Given that local demand for data centres will inevitably continue to drive their growth and proliferation we asked ourselves how African communities, policy makers, and cities can partner with this sector to realise meaningful impacts that align with their own development goals and challenges, rather than meet it with blanket resistance.

Data centre as development stimulus

Our partnerships with a range of tech firms over the last decade have shown that data centre development can create parallel opportunities for realising social and economic value; essentially positioning data centres as catalysts for development. It’s a virtuous circle for data centre owners, as taking this community-focused approach supports their social license to develop and operate.

The first task is to identify linkages between the development elements of a proposed data centre scheme and the needs of the community it will join. For many African cities and countries there are stubbornly high levels of unemployment, highly resource extraction dependence, and a lack of resilience to growing climate change impacts. Against this backdrop we can identify a number of opportunities; structured within the delivery patterns, of where, with whom and how data centre development happens in Africa.

Research from Science states that between 2010-2018 there was an increase of 550% in the amount of computing done in data centres, however the amount of energy they consumed in that time only increased by 6%.

Shaker Takurpersad

Associate Director, Arup

Unlike in other more developed regions, data centre development in Africa often happens on greenfield sites on the outskirts of cities, where connectivity is still optimal, but where large development parcels are in ready supply. This locational aspect presents data centre developers with an opportunity to address issues with local energy, water, waste around the data centre. They often have space to reuse of heat generated by data centre operations in specialised ‘tunnel agriculture’ that extends the growing season and boosts agricultural productivity. Waste management is often located nearby, creating the potential for direct waste to energy generation.

The availability of nearby vacant land can also accommodate larger scale renewable installations including solar and micro hydro solutions to provide data centres with part of the energy needs, making them a considerate neighbour in areas where ‘load shedding’ is still a fact of life. Big tech firms are understandably keen to develop new, local, renewable energy capacity to meet their data centres’ power needs, and such ideas can be emulated in Africa.

Integration into the community

There are other ways that data centres can become harmonious parts of an existing community, by focusing on mutual benefits. One idea is to plan urban residential developments so that they include rooftop solar energy generation for residents with surpluses sold direct to data centres. Another possibility is to take waste heat as energy for heat pump systems to provide district cooling. Or you could co-locate data centres alongside intensive day time industrial energy users to create win/win producer-consumer relationships where both parties share renewable energy.

Local economic stimulus

Every time a data centre gets built there’s a procurement and sourcing opportunity that the local economy can benefit from. Of course, many internal components of data centres are specialist, proprietary and remain closely guarded commercial secrets. But there’s a larger proportion of distributive, protective and organisational elements that are usually made from commonly available materials. By mapping data centre component supply chains and identifying those elements that can be produced locally, can be a powerful instrument in supporting local economic development and in the longer term, potentially reducing cost and time delays for DC developers.

Local employer

Data centres are typically sizeable buildings, on large sites and include elements of landscaping, screening, paving and earthworks. There is plenty of scope to provide relevant local labour opportunities in their development, construction and ongoing operational support.

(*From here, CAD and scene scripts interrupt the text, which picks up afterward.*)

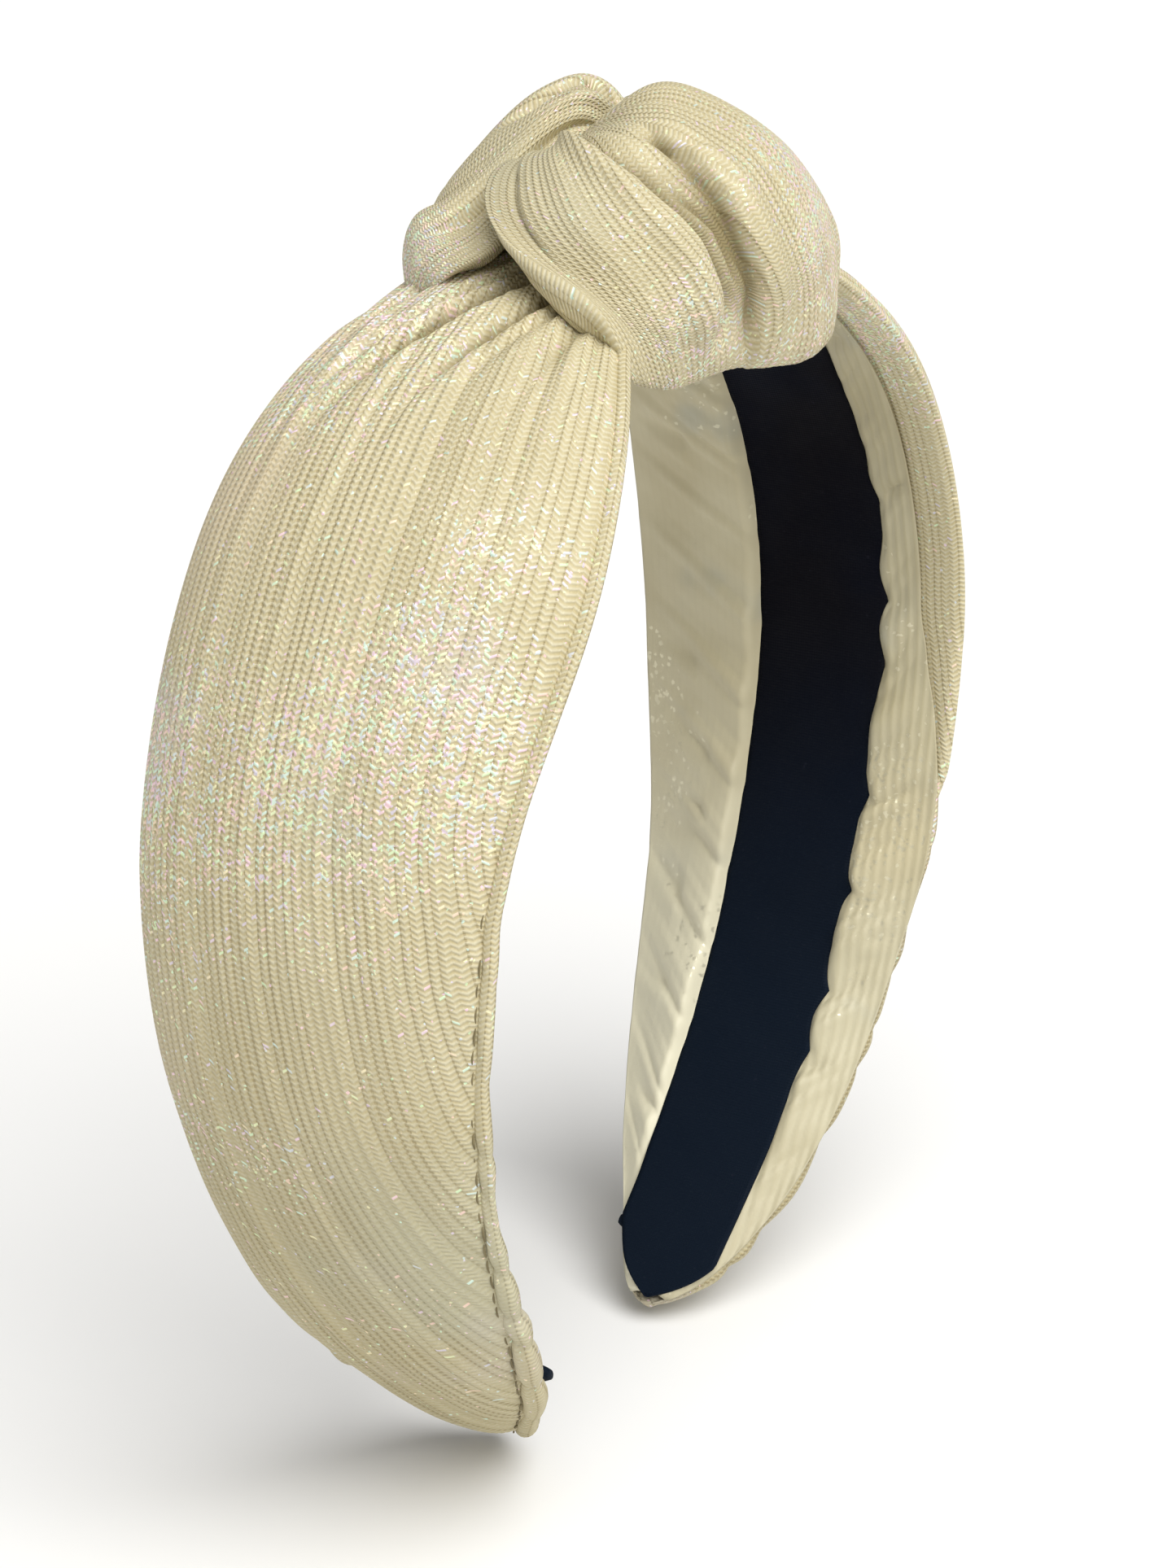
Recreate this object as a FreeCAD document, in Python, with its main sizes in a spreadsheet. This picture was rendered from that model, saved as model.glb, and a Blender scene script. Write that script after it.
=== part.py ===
"""Knotted headband: a plastic hoop lined with ribbon, two padded fabric wings and a fabric knot.

Frame: millimetres, +Z up, +X to the wearer's left, -Y to the face. The origin is the middle of the ribbon's
inner face at the crown, where the band rests on the head.

Every layer follows one curve in the XZ plane: a crown arc about (0, -inner_radius), then a wider side arc
whose centre lies side_shift further in. A place on the curve is given by its turn, the angle from the top in
degrees, and a height out from the ribbon's inner face.
"""

import FreeCAD
import Part
import Sketcher
import math
import os

from FreeCAD import Vector

DIMENSIONS = {
    # The curve.
    "inner_radius": 62.5,
    "side_shift": 42.0,
    "flex_turn": 30.0,
    "tip_turn": 142.5,
    "flex_gap": 0.7,
    # Ribbon, adhesive and hoop, counted out from the head.
    "ribbon_thickness": 0.5,
    "glue_thickness": 0.6,
    "hoop_thickness": 1.8,
    "ribbon_half_width": 9.6,
    "glue_half_width": 5.5,
    "glue_tip_half_width": 3.6,
    "hoop_half_width": 9.0,
    "tip_half_width": 5.6,
    "taper_drop": 36.0,
    "taper_clearance": 0.5,
    "tip_cap_turn": 0.5,
    "tip_cap_inset": 1.0,
    # Wings.
    "wing_turn": 33.8,
    "widest_turn": 66.0,
    "wing_half_width": 24.0,
    # Turns away from the widest place at which each end of a wing would come to a point.
    "upper_point": 79.5,
    "lower_point": 87.3,
    "close_sections": 12.0,
    "pad_height": 5.6,
    "pad_full_turn": 75.0,
    "least_crown": 0.3,
    "edge_height": 3.0,
    "edge_thin_turn": 100.0,
    "edge_thin_span": 42.0,
    "edge_thin_share": 0.55,
    "skin_thickness": 0.8,
    "layer_gap": 0.15,
    "hem_radius": 1.5,
    "hem_turn_back": 1.6,
    "lining_tuck": 6.3,
    "lining_tuck_share": 0.7,
    "lining_clearance": 0.12,
    "stitch_pitch": 4.2,
    "stitch_length": 2.8,
    "stitch_radius": 0.28,
    "stitch_clearance": 0.12,
    # Knot.
    "knot_half_length": 31.0,
    "knot_half_width": 27.5,
    "knot_half_height": 15.3,
    "knot_centre_height": 5.9,
    "knot_slant": 28.0,
    "knot_slot_half_width": 13.0,
    "knot_slot_height": 8.6,
    "neck_half_width": 12.6,
    "neck_top_height": 8.4,
    "neck_start_turn": 0.6,
    "neck_turn": 27.0,
}
SIDES = {"left": 1, "right": -1}
WING_STATIONS = 13
TIP_STATIONS = 5
# How much longer a cutting tool is than the part, and half the step that gives the band's direction.
CUT_MARGIN = 20.0
KNOT_CUT_REACH = 80
HALF_STEP = 0.01

doc = FreeCAD.newDocument("knotted_headband")
sheet = doc.addObject("Spreadsheet::Sheet", "Dims")
for row, (alias, value) in enumerate(DIMENSIONS.items(), start=1):
    sheet.set(f"A{row}", alias)
    sheet.set(f"B{row}", str(value))
    sheet.setAlias(f"B{row}", alias)
doc.recompute()
size = {alias: float(sheet.get(alias)) for alias in DIMENSIONS}
nodes = []


def keep(feature, label):
    """Names a finished sub-part."""
    feature.Label = label
    nodes.append(feature)
    return feature


# ---------------------------------------------------------------- places on the curve


def point(turn, height, side=1, across=0.0):
    """The place at a turn and a height out from the ribbon's inner face."""
    radius = size["inner_radius"] + height
    angle = math.radians(turn)
    shift = size["side_shift"] if turn > 90 else 0.0
    return Vector(
        side * ((radius + shift) * math.sin(angle) - shift),
        across,
        (radius + shift) * math.cos(angle) - size["inner_radius"],
    )


def coordinates(turn, height, side):
    """The same place as two expressions on the sheet. turn and height are expressions themselves."""
    past_side = "tip_turn" in turn
    shift = "Dims.side_shift" if past_side else "0"
    radius = f"(Dims.inner_radius + {height} + {shift})"
    x = f"{side} * ({radius} * sin({turn}) - {shift})"
    z = f"{radius} * cos({turn}) - Dims.inner_radius"
    return x, z


def wing_half_width(turn):
    """Half the wing's width: it swells from the knot to its widest turn and draws in to the tip."""
    away = turn - size["widest_turn"]
    narrowing = (away / size["upper_point"]) ** 2 if away < 0 else (away / size["lower_point"]) ** 3.5
    return size["wing_half_width"] * (1 - narrowing)


def pad_height(turn):
    """How far the padding stands above the hoop at the wing's middle."""
    return size["pad_height"] * (1 - (turn / size["pad_full_turn"] - 1) ** 4)


def edge_height(turn):
    """The padding's thickness at its two edges."""
    thinning = (max(turn - size["edge_thin_turn"], 0) / size["edge_thin_span"]) ** 2
    return size["edge_height"] * (1 - size["edge_thin_share"] * thinning)


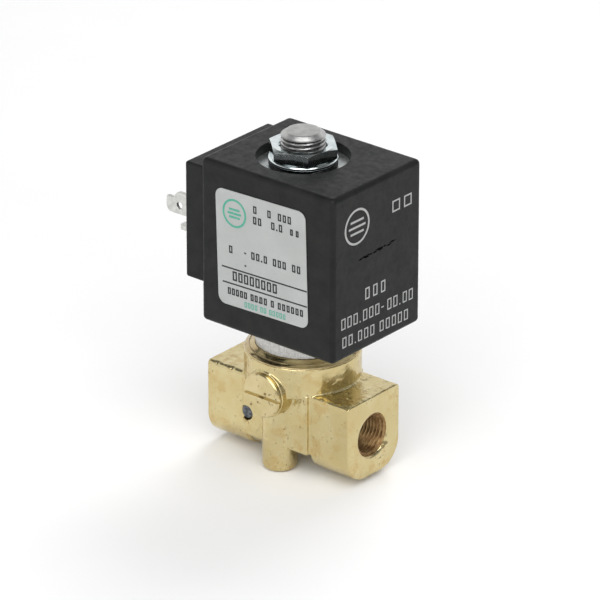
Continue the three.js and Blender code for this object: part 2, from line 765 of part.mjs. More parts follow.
// A hexagon trimmed by a cone at each end, which leaves the curved chamfer of a real nut.
function coilNut() {
  const corner = NUT_ACROSS_FLATS / 2 / Math.cos(Math.PI / 6);
  const flat = NUT_ACROSS_FLATS / 2;
  const chamferDrop = (corner - flat) * 0.42;
  const prism = new THREE.CylinderGeometry(corner, corner, NUT_TOP - NUT_BOTTOM, 6);
  prism.rotateX(Math.PI / 2).rotateZ(THREE.MathUtils.degToRad(NUT_ANGLE + 90));
  prism.translate(0, 0, (NUT_TOP + NUT_BOTTOM) / 2);
  const envelope = turned([
    [0, NUT_BOTTOM],
    [flat, NUT_BOTTOM],
    [corner + 0.1, NUT_BOTTOM + chamferDrop],
    [corner + 0.1, NUT_TOP - chamferDrop],
    [flat, NUT_TOP],
    [0, NUT_TOP],
  ], 48);
  const bore = turned([
    [0, NUT_BOTTOM - 1],
    [TUBE_RADIUS, NUT_BOTTOM - 1],
    [TUBE_RADIUS, NUT_TOP - 0.6],
    [TUBE_RADIUS + 1.1, NUT_TOP + 0.5],
    [0, NUT_TOP + 0.5],
  ], 40);
  return cut(solid(prism).intersect(solid(envelope)), solid(bore));
}

const OVERRIDE_GROOVE = { y0: -12.6, y1: -11.0, radius: 1.5 };

// The slotted head, its sealed stem and the eccentric nub that reaches under the plunger's shoulder.
function overrideScrew() {
  const faceEdge = 0.3;
  const outline = [
    [0, OVERRIDE_FACE_Y],
    [OVERRIDE_HEAD_RADIUS - faceEdge, OVERRIDE_FACE_Y],
    [OVERRIDE_HEAD_RADIUS, OVERRIDE_FACE_Y + faceEdge],
    [OVERRIDE_HEAD_RADIUS, OVERRIDE_HEAD_BACK_Y],
    [OVERRIDE_STEM_RADIUS, OVERRIDE_HEAD_BACK_Y],
    [OVERRIDE_STEM_RADIUS, OVERRIDE_GROOVE.y0],
    [OVERRIDE_GROOVE.radius, OVERRIDE_GROOVE.y0],
    [OVERRIDE_GROOVE.radius, OVERRIDE_GROOVE.y1],
    [OVERRIDE_STEM_RADIUS, OVERRIDE_GROOVE.y1],
    [OVERRIDE_STEM_RADIUS, OVERRIDE_STEP_Y],
    [OVERRIDE_TIP_RADIUS, OVERRIDE_STEP_Y],
    [OVERRIDE_TIP_RADIUS, -6.95],
    [1.2, -6.95],
    [1.2, -6.45],
    [OVERRIDE_TIP_RADIUS, -6.45],
    [OVERRIDE_TIP_RADIUS, OVERRIDE_TIP_Y],
    [0, OVERRIDE_TIP_Y],
  ];
  const turnedScrew = solid(turnAxis(turned(outline, 32), AXIS_Y));
  const nub = rod(0.5, OVERRIDE_TIP_Y - 0.5, -3.75, AXIS_Y, 12).translate([0, 0, -1.0]);
  const slot = box(
    -OVERRIDE_HEAD_RADIUS - 1,
    OVERRIDE_HEAD_RADIUS + 1,
    OVERRIDE_FACE_Y - 1,
    OVERRIDE_FACE_Y + OVERRIDE_SLOT_DEPTH,
    -OVERRIDE_SLOT_WIDTH / 2,
    OVERRIDE_SLOT_WIDTH / 2,
  );
  return cut(join(turnedScrew, nub), slot).translate([0, 0, OVERRIDE_Z]);
}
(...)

Connecting local skills and indigenous knowledge

Data centres in hotter climates like much of Africa, are less developed as a typology than in cooler climates where the vast majority of data centre development has been located. Local knowledge in adapting to, and harnessing climatic conditions can be a key resource for developers. Africa has a long tradition of using thermal mass and earth structures to reduce heat gain which may provide valuable clues for climate adapted data centre building and site selection strategies. In addition a variety of building design and site development climate responsive methods, can be incorporated to give data centre a locally appropriate climate skin without impacting on their functionality.

Part of a just transition

The shift away from fossil fuels and carbon emitting industry poses some threats to African countries. They can already anticipate significant job losses in mining and fossil fuel energy sectors. Finding new roles and careers for workers in these sectors is central to a ‘just transition’, one that doesn’t leave communities behind. Some skills in these sectors will be transferable and could drive local data centre adaptation and development. Extreme deep shaft mining in South Africa and other countries has led to innovative cooling practices that are now global best practice. The skills and deep experience that drove these innovations can be repurposed in data centre development.

A motor of the future

We believe that any mix of these interventions and commitments will both accelerate the data centre industry’s commercial development in Africa, while strengthening community support and participation in that growth.

To achieve these wider goals, data centre industry leaders need to work in partnership with local and regional authorities, private property developers/land assemblers, and community leaders to define data centre developments that resonate with a place and its hopes for the future. In time, we could see this enlightened approach emulated back in the global north, where data centre projects also need to remain great neighbours and truly sustainable businesses.